AI for Climate Peace: A Cooperative RDOC Monitoring System Based on Tokyo Bay Observations
As global warming intensifies, achieving carbon neutrality has become a shared strategic goal among nations. However, the ocean’s role as a long-term carbon sink—particularly through Refractory Dissolved Organic Carbon (RDOC)—remains poorly quantified due to its invisible nature and lack of direct observational data. This proposal designs an AI-driven monitoring and forecasting system based on 40 years of water quality data from Tokyo Bay. It aims to identify and predict RDOC as a stable carbon pool, support marine carbon accounting, and enhance transparency in climate data. The system is structured around six modular components and offers the following core approaches:
Automated RDOC Proxy Extraction:Uses multiscale decomposition (HP filtering, STL, EMD) and unsupervised clustering (GMM, DBSCAN) to isolate the long-term, low-variability fraction of DOC as a proxy for RDOC.

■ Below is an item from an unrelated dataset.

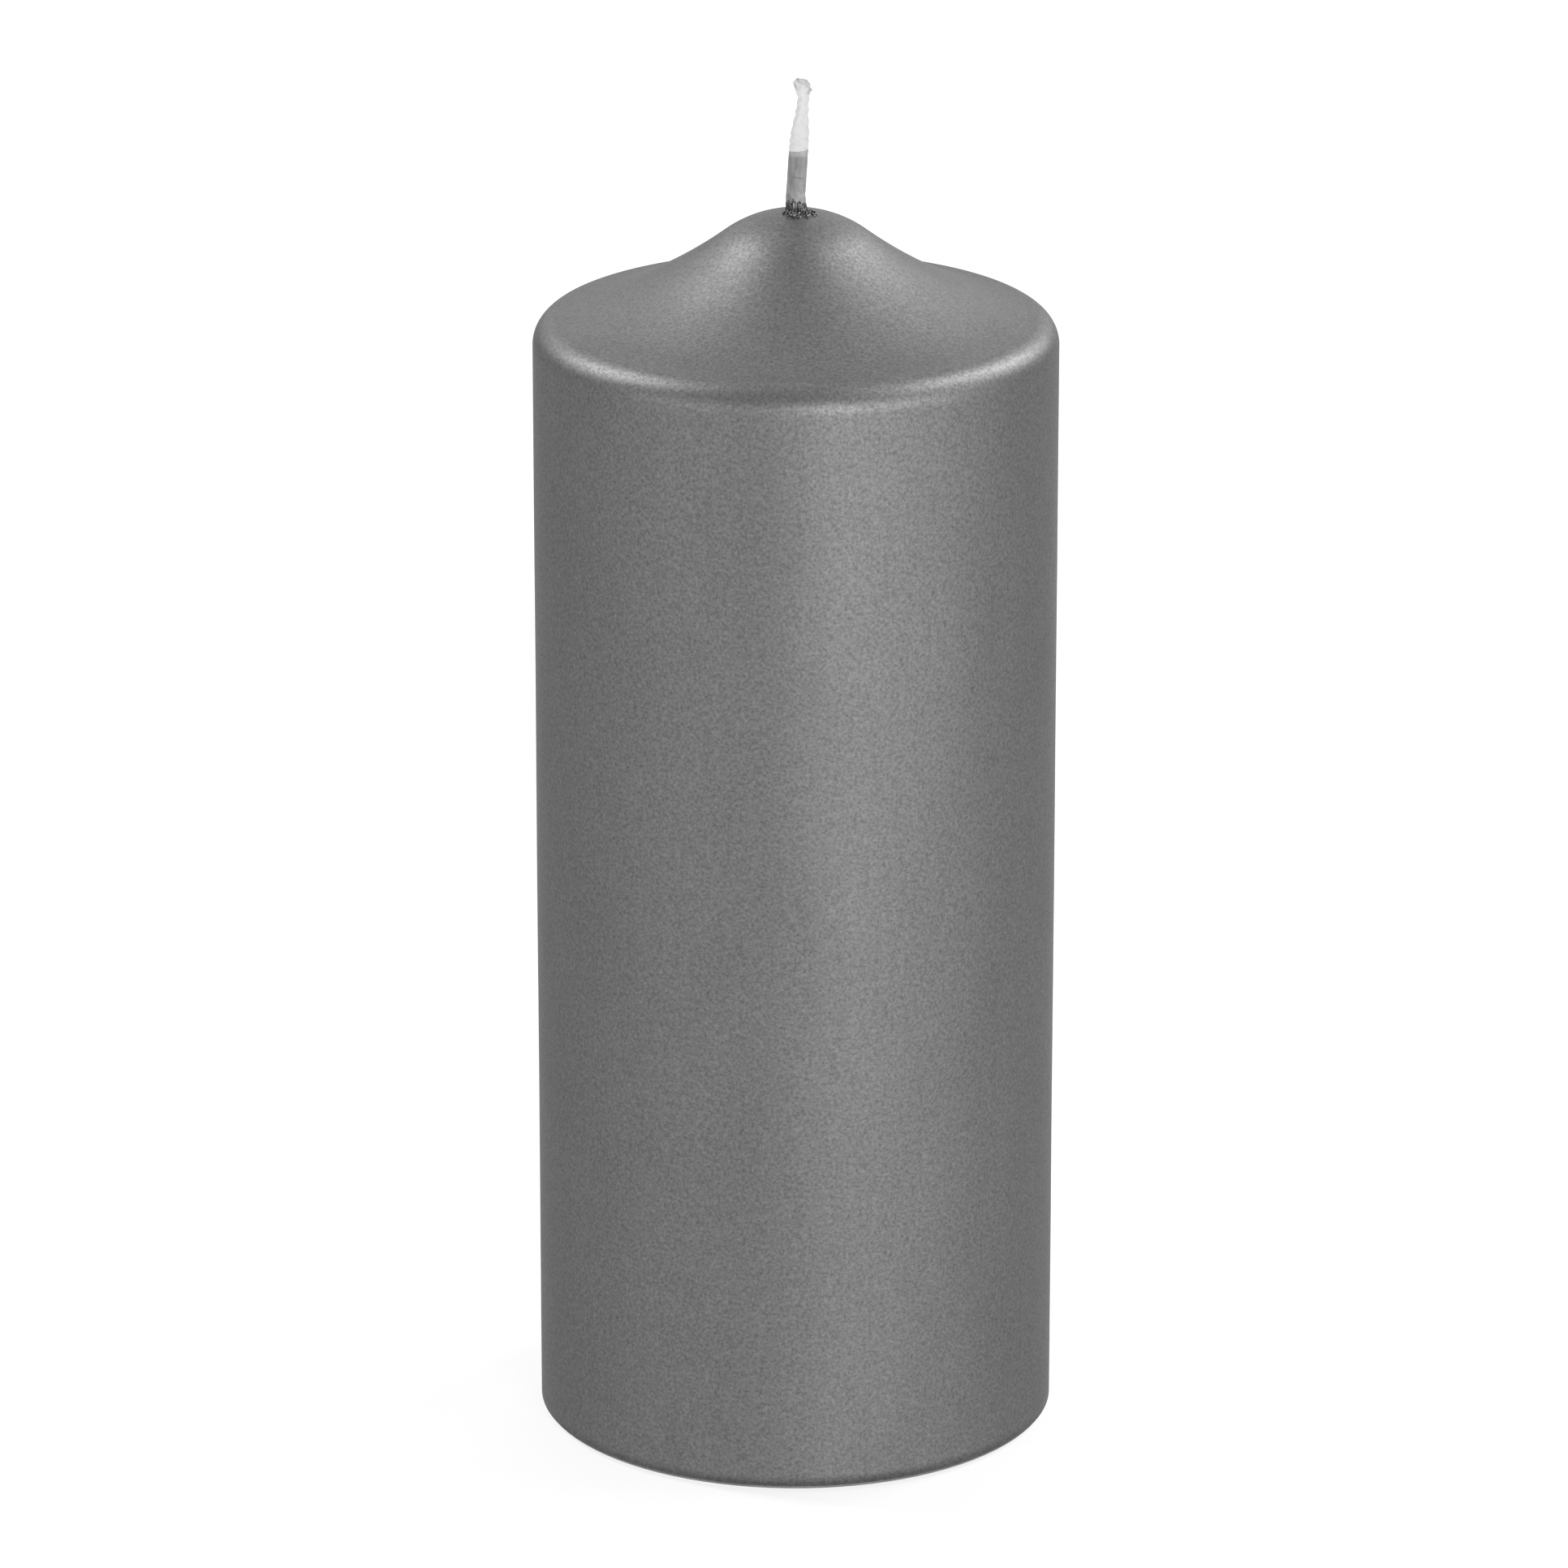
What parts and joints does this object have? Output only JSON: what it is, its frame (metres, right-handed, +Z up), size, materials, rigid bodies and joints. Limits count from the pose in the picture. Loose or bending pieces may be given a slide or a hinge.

AI-Based Estimation and Forecasting:Employs supervised learning (Random Forest, XGBoost) to estimate the RDOC ratio and deep learning (LSTM, Transformer) to forecast future trends under different environmental scenarios.
Environmental Independence Verification:Applies Granger causality, mutual information, and Convergent Cross Mapping to ensure the RDOC proxy is minimally influenced by external drivers like temperature, salinity, and nutrients.
Transparency and Peacebuilding:Promotes cross-border trust through explainable AI models, shared analytical frameworks, and scenario-based insights, turning marine carbon management into a collaborative opportunity for climate peace.